Most parents will agree that kids seem to have a knack for choosing inopportune times to ask for things – usually when you’re on the phone, or in the middle of an important conversation! We did that too. If only we knew that the chance of getting what we ask for would increase dramatically if we just asked at the right time.
The same is true for negotiations - we often forget about that little fact. We pick times that are convenient for us, or when we think of it, rather than picking a time that works. Here are some tips on picking the best time to get into a negotiation:
1. When no one is rushed. Some negotiation experts suggest catching your party off-guard, so as to increase your personal leverage. Surprise attacks work great in water balloon fights, but that’s not what we’re going for here. We're looking for a time when everyone’s comfortable and ready. This may require putting off discussions for a while, could be days or even weeks, which can be uncomfortable. If you’re the type who likes to resolve things immediately, remind yourself that you can use the time to brainstorm creative solutions and otherwise prepare for the discussion.

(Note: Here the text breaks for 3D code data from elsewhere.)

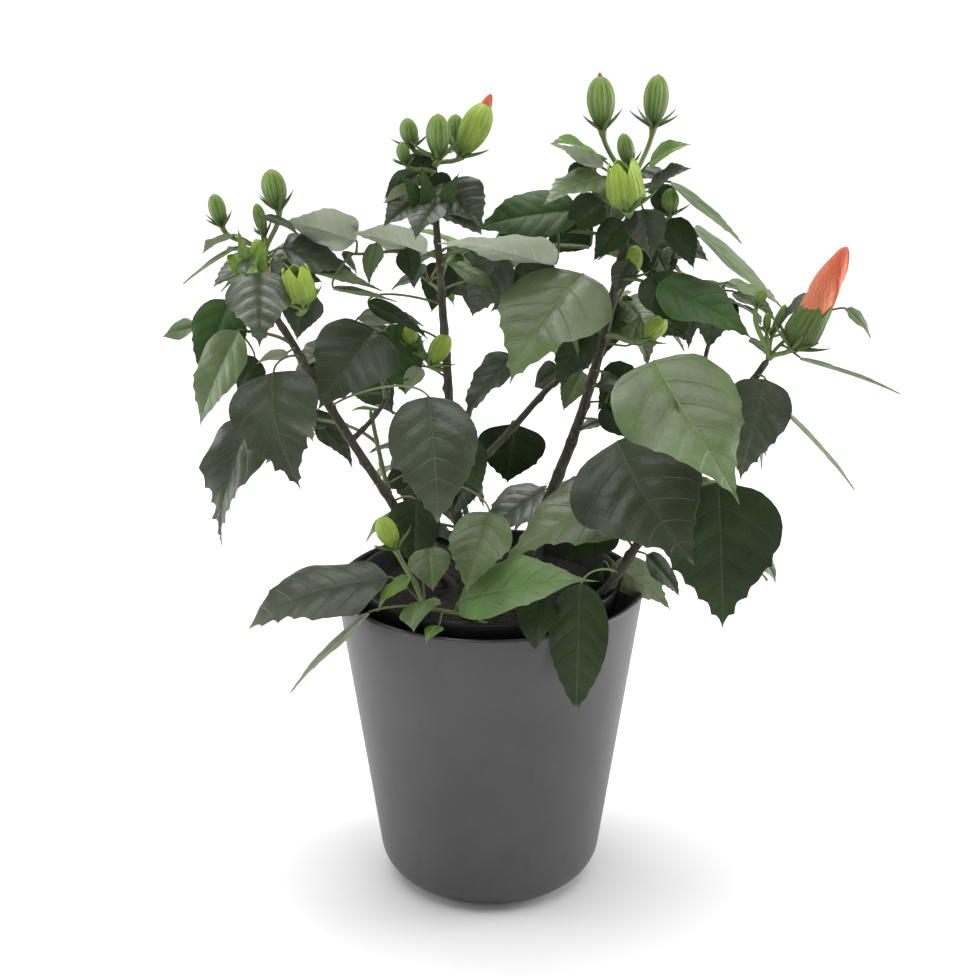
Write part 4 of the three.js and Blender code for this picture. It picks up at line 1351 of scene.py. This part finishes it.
def calyx(sheaf, foot, tip, width, kind, finish, rng):
    """A cup of five sepals. A shut one reaches out as s^0.75 (1 - s)^0.6 at a share s of its height, with
    a ribbed skin and a dent where two sepals meet. An open one widens over its lowest third and then
    keeps its width to a mouth of five broad points, which lean in; between them the mouth is 0.76 as
    high."""
    rows, sides = 17, 40
    axis, side, other = bud_frame(foot, tip)
    start = rng.uniform(-0.3, 0.3) + TURN / 20
    cosine = math.cos(start)
    sine = math.sin(start)
    axes = (axis, cosine * side + sine * other, cosine * other - sine * side)
    length = np.linalg.norm(tip - foot)
    s = np.linspace(0, 1, rows)[:, None]
    angle = (np.arange(sides) / sides * TURN)[None]
    rib = (0.5 + 0.5 * np.cos(2 * SEPALS * angle)) ** 2
    seam = (0.5 - 0.5 * np.cos(SEPALS * angle)) ** 6
    off_middle = np.abs(2 * ((SEPALS * angle / TURN + 0.5) % 1.0) - 1)
    if kind in OPEN_KINDS:
        point = 1 - off_middle
        fold = 0.22 * rise(0.5, 1.0, s) * point
        body = rise(-0.05, 0.35, s) ** 0.8 * (1 - 0.14 * s - fold)
        reach = body * (1 + 0.05 * rib * (1 - s))
        heights = s * (0.76 + 0.24 * np.sin(point * np.pi / 2))
    else:
        reach = s**0.75 * (1 - s) ** 0.6 / SHUT_PEAK
        reach = reach * (1 + 0.035 * rib - 0.12 * seam * rise(0.2, 1.0, s))
        heights = s + 0 * angle
    first = sheaf.add(round_body(foot, axes, length, width / 2, heights, np.maximum(reach, 0.03)))
    pattern = np.stack(np.broadcast_arrays(off_middle, s), axis=-1).reshape(-1, 2)
    sheaf.cover(first, grid(rows, sides, closed=True), finish, pattern)
    if kind in OPEN_KINDS:
        rim = (rows - 1) * sides + np.arange(sides)
        inner_reach = np.maximum(reach - 0.09, 0.02)
        inner = round_body(foot, axes, length, width / 2, heights * 0.97 + 0.02, inner_reach)
        second = sheaf.add(inner)
        step = second - first
        sheaf.cover(second, grid(rows, sides, closed=True, inward=True), LINING, pattern)
        bridge = np.stack((rim, np.roll(rim, -1), np.roll(rim, -1) + step, rim + step), axis=1)
        sheaf.cover(first, bridge, finish, np.vstack((pattern, pattern)))
        sheaf.cover(first, np.arange(sides)[::-1][None], finish, pattern)
        sheaf.cover(second, np.arange(sides)[None], LINING, pattern)
    else:
        sheaf.cover(first, caps(rows, sides), finish, pattern)


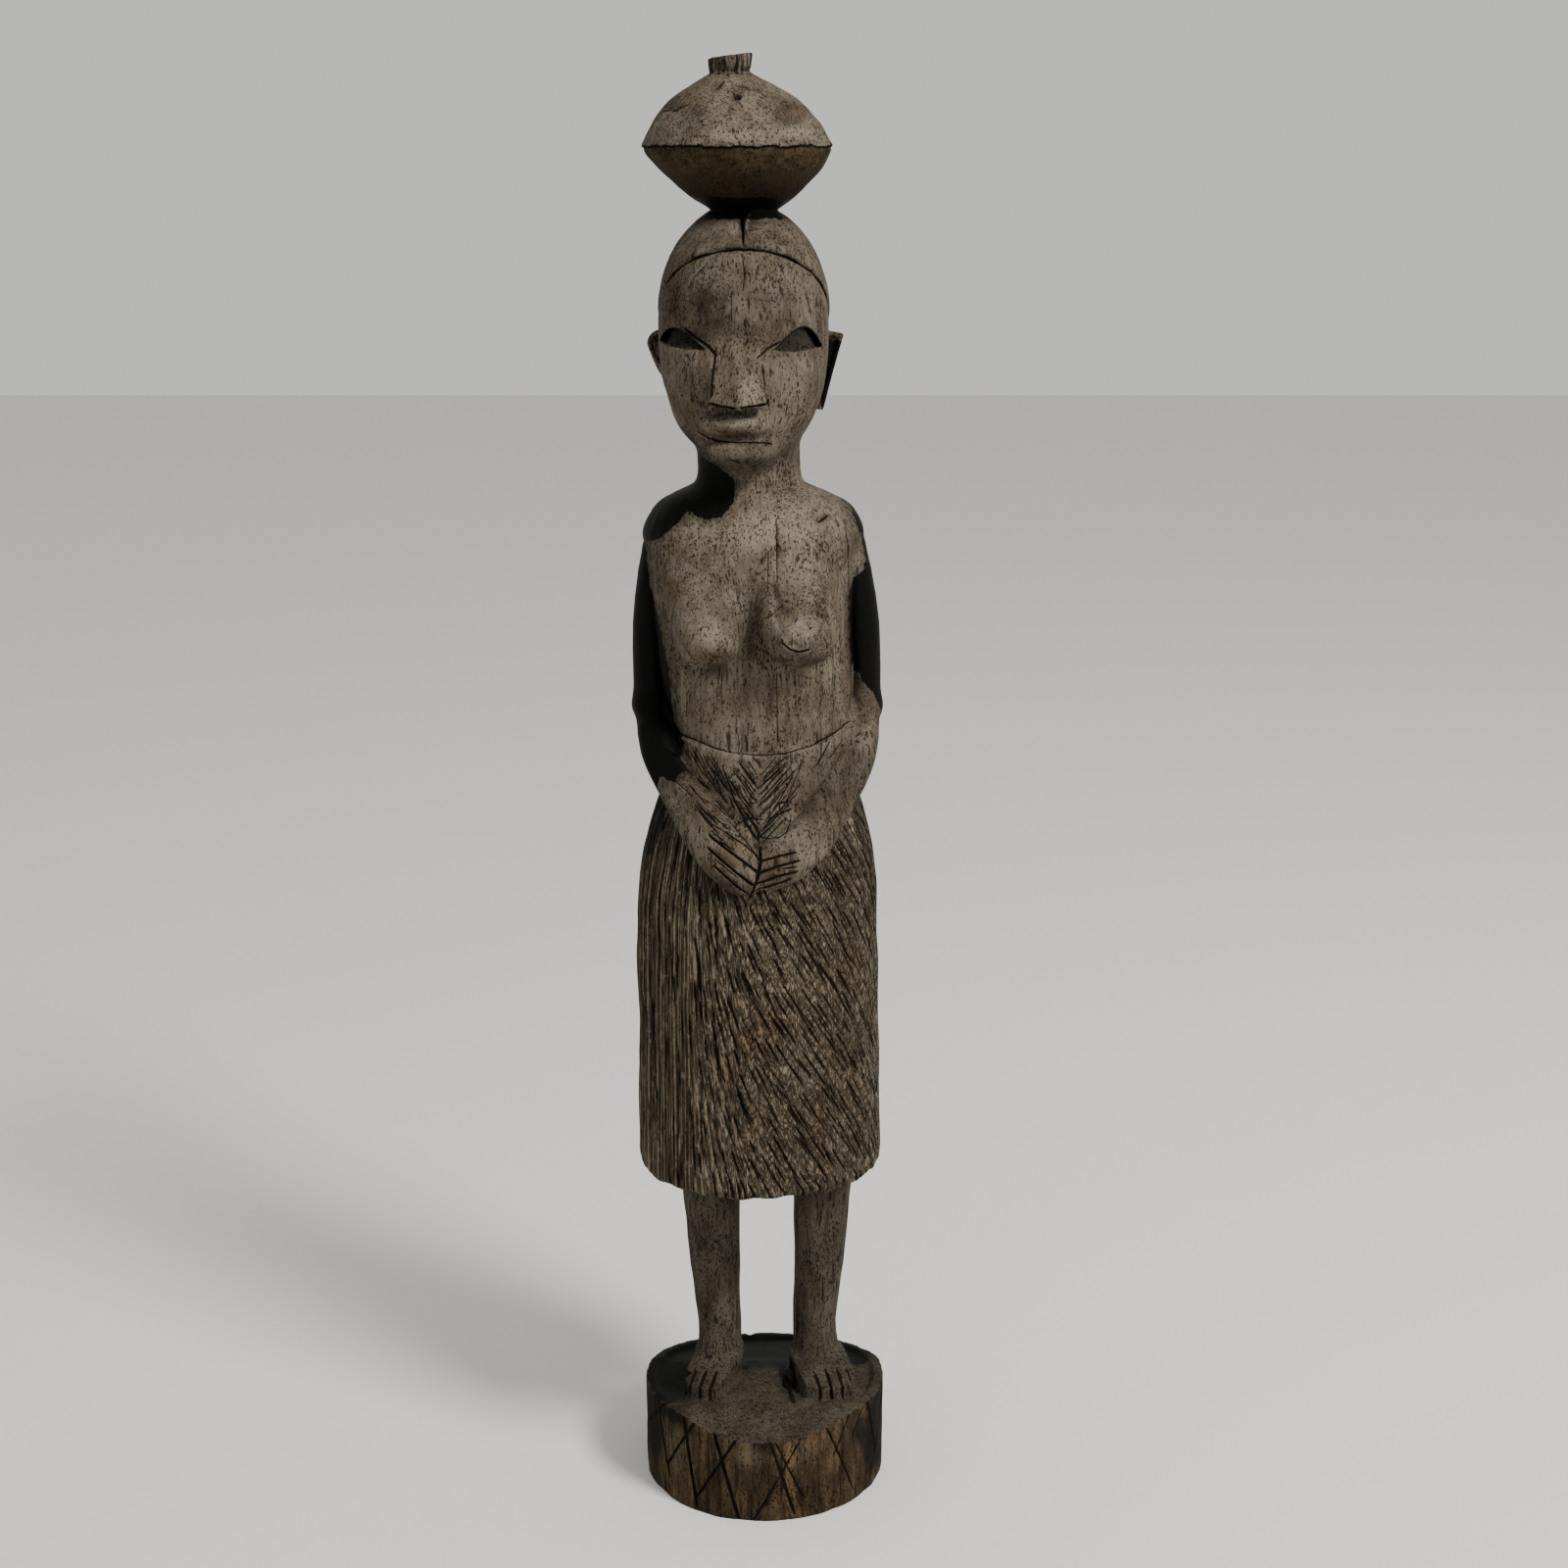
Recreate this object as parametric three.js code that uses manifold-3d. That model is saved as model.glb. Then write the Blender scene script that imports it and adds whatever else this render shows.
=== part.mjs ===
// A standing woman carved in one piece from a hardwood log. She carries a closed gourd vessel on her head,
// folds her hands over the top of a long skirt, and stands with short feet on a round base whose side is cut
// with crossing lines. Millimetres, +Z up. She faces -Y, and z = 0 is the flat underside of the base.
import * as THREE from "three";
import { mergeVertices } from "three/addons/utils/BufferGeometryUtils.js";
import { ConvexGeometry } from "three/addons/geometries/ConvexGeometry.js";
import Module from "manifold-3d";

// Driving dimensions.
const HEIGHT = 500;
const LOG_RADIUS = 43.6;
const BASE_X = -0.6;
const BASE_TOP = 35.5;
const FRONT_SLOPE = { from: -21.6, fall: 0.3, turn: 0.39 }; // two slopes that meet under the middle
const BACK_SLOPE = { from: 10, fall: 0.21 };
const HEM = 122.5;
const VESSEL_FOOT = 451.5;
const VESSEL_RIM = 471.6;
const STOPPER_FOOT = 493.2;

// Level slices of the wood: the middle's x, the half-width, and the reach to the front and to the back.
const TORSO = [
  { z: 262, x: -1.4, wide: 30, front: 30, back: 25 },
  { z: 278, x: -1.2, wide: 30.2, front: 26.6, back: 23.5 },
  { z: 300, x: -2.6, wide: 33, front: 25.4, back: 24 },
  { z: 320, x: -3.8, wide: 33.8, front: 25.4, back: 26.5 },
  { z: 338, x: -4.2, wide: 34.6, front: 24.5, back: 27 },
  { z: 348, x: -4.0, wide: 34.6, front: 22.5, back: 25 },
  { z: 354, x: -4.0, wide: 31.6, front: 20, back: 22 },
  { z: 359, x: -4.3, wide: 25.6, front: 17.4, back: 19.5 },
  { z: 363, x: -4.7, wide: 17.6, front: 14.6, back: 17.5 },
  { z: 368, x: -5.0, wide: 13, front: 12, back: 14 },
];
const NECK = [
  { z: 352, x: -4.6, wide: 17.8, front: 14.5, back: 18 },
  { z: 366, x: -5.0, wide: 17.2, front: 14.5, back: 17.5 },
  { z: 392, x: -5.6, wide: 17.4, front: 16, back: 17.5 },
];
const SKIRT = [
  { z: 120, x: -2.2, wide: 43, front: 42.6, back: 42.8 },
  { z: 150, x: -2.2, wide: 42.6, front: 42.2, back: 42.6 },
  { z: 205, x: -2.7, wide: 41.8, front: 41.2, back: 42 },
  { z: 225, x: -2.5, wide: 41.2, front: 39.6, back: 41.4 },
  { z: 238, x: -2.2, wide: 39.4, front: 38, back: 40 },
  { z: 250, x: -2.1, wide: 36.2, front: 36, back: 37 },
  { z: 262, x: -1.8, wide: 32, front: 33, back: 31.5 },
  { z: 278, x: -1.3, wide: 30.2, front: 28.6, back: 25.4 },
];
const VESSEL = [
  { z: 448, x: -6.3, r: 8 },
  { z: VESSEL_FOOT, x: -6.4, r: 11.6 },
  { z: 455, x: -6.8, r: 16.6 },
  { z: 460, x: -7.3, r: 22.3 },
  { z: 466, x: -8.0, r: 28.1 },
  { z: 469.6, x: -8.4, r: 30.1 },
  { z: VESSEL_RIM, x: -8.5, r: 30.7 },
  { z: 474, x: -8.6, r: 29.4 },
  { z: 478, x: -8.8, r: 27.2 },
  { z: 482, x: -9.1, r: 24.2 },
  { z: 486.2, x: -9.5, r: 19.8 },
  { z: 490.5, x: -10.0, r: 12.8 },
  { z: STOPPER_FOOT, x: -10.6, r: 6.8 },
  { z: HEIGHT + 1, x: -10.7, r: 7.2 },
];

// The head's rounded masses: centre x, y, z and half-sizes a, b, c.
const CRANIUM = { x: -6.7, y: 0, z: 417.5, a: 27.7, b: 29.5, c: 35.6 };
const JAW = { x: -6.6, y: -7, z: 400, a: 25.8, b: 22.6, c: 30.6 };
const CHIN = { x: -6.8, y: -18.6, z: 376.4, a: 9, b: 8.6, c: 7.4 };
const UPPER_LIP = { x: -8.8, y: -27.4, z: 383.6, a: 10.4, b: 5.6, c: 3.8 };
const LOWER_LIP = { x: -8.6, y: -26, z: 376.8, a: 8.4, b: 5, c: 3.7 };
const FACE_X = -7.7; // the head is turned a little to -X
const NOSE = { top: 414, base: 392.8, root: 4, wide: 8.6, ridge: 3.4, rise: 8, face: -27.6, crest: -29.2 };
const EYE = { apart: 17, z: 411.4, slant: 0.24, a: 9.4, b: 4, c: 3.7, y: -25.4 };
const EAR = { top: 413, bottom: 386.5, reach: 31.4, narrow: 25, thick: 7, y: 1.5 };
const HAIRLINE = { y: 3.3, z: 427, wide: 27, deep: 29.4, lean: 0.463, groove: 1 };

// Arms and breasts as rows of rounds {x, y, z, r}, with a half-width across where they aren't round.
const RIGHT_UPPER_ARM = [
  { x: -32.6, y: 3, z: 346, r: 7.5, across: 5.4 },
  { x: -34.7, y: 3, z: 337, r: 9, across: 6.6 },
  { x: -37.4, y: 3, z: 314, r: 9.4, across: 6.6 },
  { x: -39.1, y: 2, z: 290, r: 8.6, across: 7.1 },
];
const LEFT_UPPER_ARM = [
  { x: 25, y: 3, z: 346, r: 7.5, across: 5.4 },
  { x: 27.7, y: 3, z: 337, r: 9, across: 6.6 },
  { x: 31.4, y: 3, z: 314, r: 9.4, across: 6.6 },
  { x: 33.6, y: 2, z: 289, r: 8.6, across: 7.1 },
];
const RIGHT_FOREARM = [
  { x: -39, y: 1, z: 288, r: 8, across: 7.1 },
  { x: -35.2, y: -12, z: 275, r: 6.5 },
  { x: -29.4, y: -22.5, z: 263.5, r: 6.3 },
  { x: -20.4, y: -31, z: 251.5, r: 7.1 },
  { x: -12, y: -34.6, z: 243.4, r: 8.4 },
  { x: -6.8, y: -35.4, z: 239.2, r: 8.2 },
];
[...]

2. When you’ve done your homework. As suggested in the previous principle, you should have a good idea of your desired outcome before you start negotiating. Otherwise, you are at a disadvantage and could end up making poor decisions. What you may think is the real issue may turn out to be a side point that you’d willingly concede in favour of your true desires. You won’t know until you spend some time thinking about it.
3. When something can still be done about the issue. Negotiating with a neighbour about not cutting down the tree on your shared property line isn’t going to do much good if the chainsaw has already bitten into the trunk. Issues are better dealt with before they come to a head.
4. When everyone is calm. The tendency may be to jump into it with both feet when conflict arises, but that’s rarely productive. The best negotiations take place when all parties are calm and can respond unemotionally. If anyone starts feeling too overwhelmed, defensive, or distraught during the discussion, take a breather and return to the conversation when emotions have cooled.
5. When you’re ready to make some changes. With most negotiations, the outcome is that one or both parties will be required to make some changes in behaviour – coming home earlier, giving up something (money, time, resources), etc. If you are just not ready to abide by the terms of the decision, whatever it may be, it’s not a good time to have that particular discussion.
After you’ve done your background homework and selected an appropriate time to have your conversation, you’ll find that things flow much more smoothly for everyone! And you'll be glad you waited for the right time!